Summed up, she made the point that the big US corporate tax cuts meant that the Fed didn’t have to compensate for the lack of fiscal stimulus anymore. That particular “headwind” had turned into a “tailwind”.
In other words, if the government was helping to boost growth (simplistically, tax cuts or increased public spending amount to the same thing in economic terms, if not political ones) then the Fed no longer had to prop the economy up.
This was a departure from Janet Yellen’s generally much more cautious approach. A lot of investors took it to mean that the Fed is keen to raise interest rates more rapidly. And certainly the Fed is showing few signs of freezing on interest rates.

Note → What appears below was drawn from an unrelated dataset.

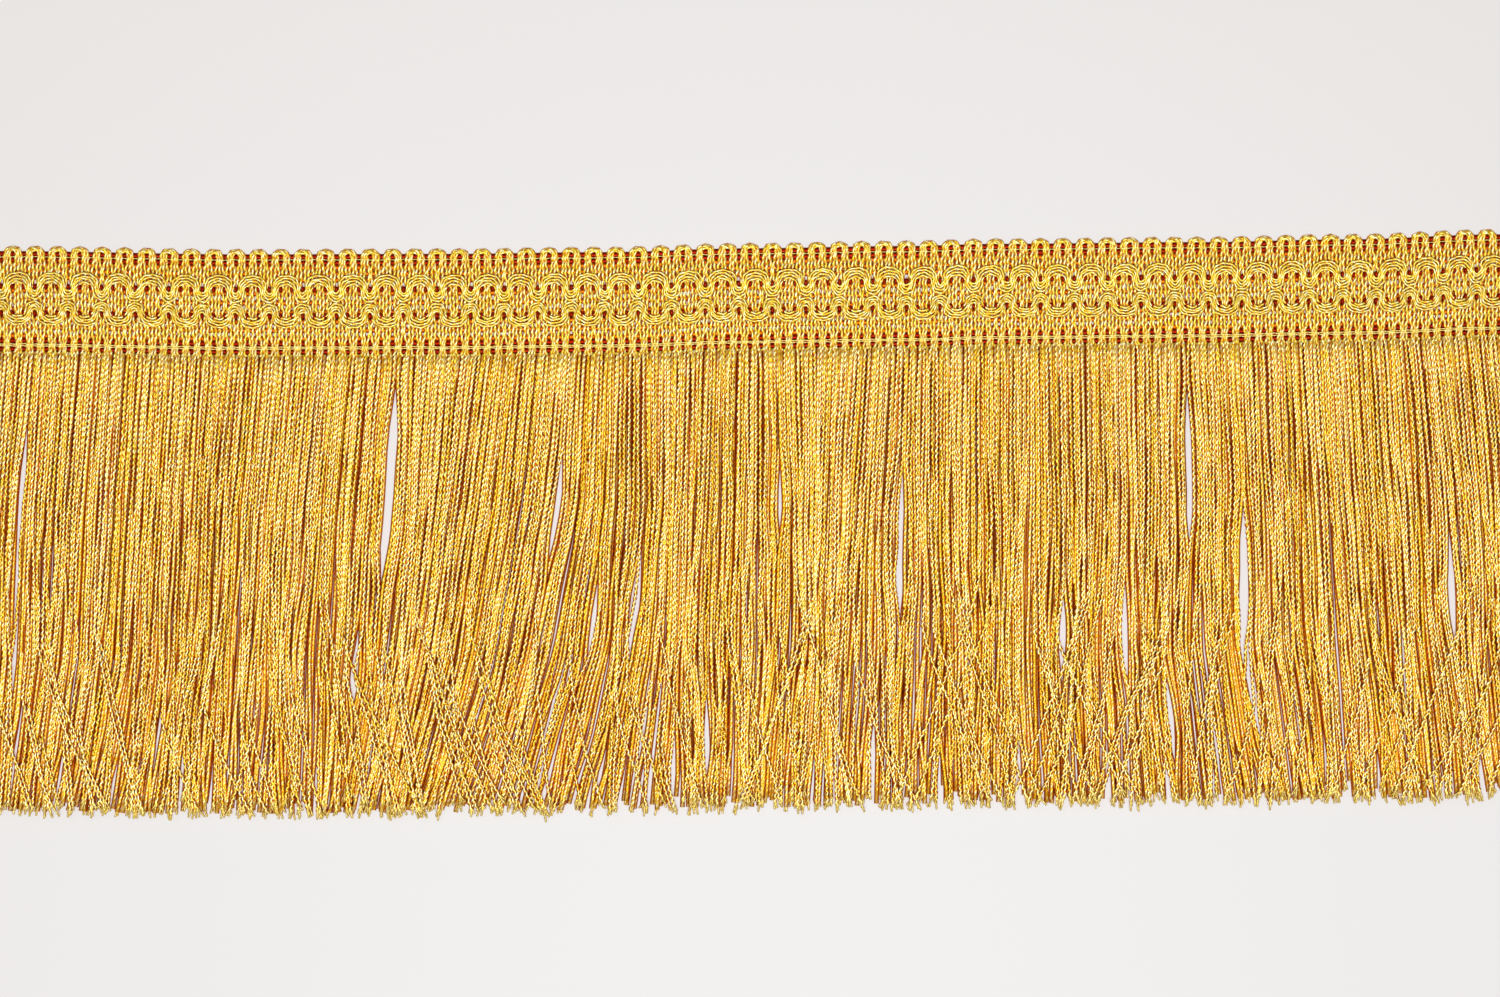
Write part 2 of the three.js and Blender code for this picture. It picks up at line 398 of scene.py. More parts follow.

Indeed, a more recent speech from Brainard suggested that she’d be happy to keep rate rises going all through next year too.
And if you extrapolate from that – if you take the lesson that even the doves on the Fed rate-setting committee are turning hawkish – then it’s easy to conclude that the Fed is bound to keep hiking rates until it strangles the economy and chokes off inflation before it even gets going.

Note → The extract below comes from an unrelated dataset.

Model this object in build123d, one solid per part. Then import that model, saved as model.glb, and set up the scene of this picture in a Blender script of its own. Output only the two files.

I suspect that this is the wrong message to take. There’s a big, big difference between raising rates and raising rates at a pace fast enough to choke off economic growth and inflation.
As Karl Smith noted on Bloomberg at the time, in part of her March speech, Brainard also noted that “it is conceivable we could see a mild, temporary overshoot of the inflation target over the medium term”. If this happened, she wouldn’t be worried, she suggested.
The Fed targets 2% as its inflation target. But increasingly the Fed has been keen to point out that this is a rough target. It is more inclined to take the Bank of England-style view (where in practice, any inflation number between 1% and 3% is acceptable, as long as it’s going in roughly the right direction), than a European Central Bank one (where 2% is viewed as a ceiling, not a central figure).
Moreover, Brainard also argued that there’s an argument to suggest that near-zero interest rates can harm “longer-run inflation expectations”. This, she argues, points to the “importance of ensuring underlying inflation does not slip below target in today’s new normal”.
To me, this is pretty interesting. Brainard is saying two things. Firstly, she’s acknowledging that near-zero interest rates have a psychological impact. If you keep rates at emergency levels for too long, then people effectively stop believing that prices will ever go up, which turns into something of a self-fulfilling prophecy.
Secondly, she’s making an argument here for being comfortable with inflation going above the 2% target. Because we’ve been in a near-deflationary environment for so long that it will take a while to convince people that things really are getting back to “normal”.
The Fed wants to get rates higher – but inflation is not its biggest worry
In short, I can see the Fed raising interest rates for a few key reasons. Firstly, it wants to get back to something approaching a level that could be viewed as within the bounds of normality.
Secondly, it’s worried (possibly somewhat belatedly) about the impact of easy monetary policy on asset markets. Quite a few Fed members have acknowledged in recent months that financial markets, rather than inflation, have been the source of instability in the most recent recessions.
However, you’ll notice that none of this means that the Fed is especially eager to choke off inflation. And because the US is the only major country raising interest rates at a steady pace just now, it’s easy to forget that the Fed is in fact still a good bit behind inflation.
At 1.75% to 2%, the Federal Funds rate is well below the 2.7% rise in the consumer price index (using the “all items” measure) seen in the year to August. Wages are starting to perk up too (as Merryn points out here).
So the real test for the Fed will come when and if we see wages picking up more strongly. Will it change the pace of rate hikes? Or continue with the slow and steady story?
I expect the latter. And at that point, we might see markets start to shift their view – from worrying about a Fed that’s going to jump the gun to one that’s all set to run the risk of inflation going a good bit higher than it has been in the recent past.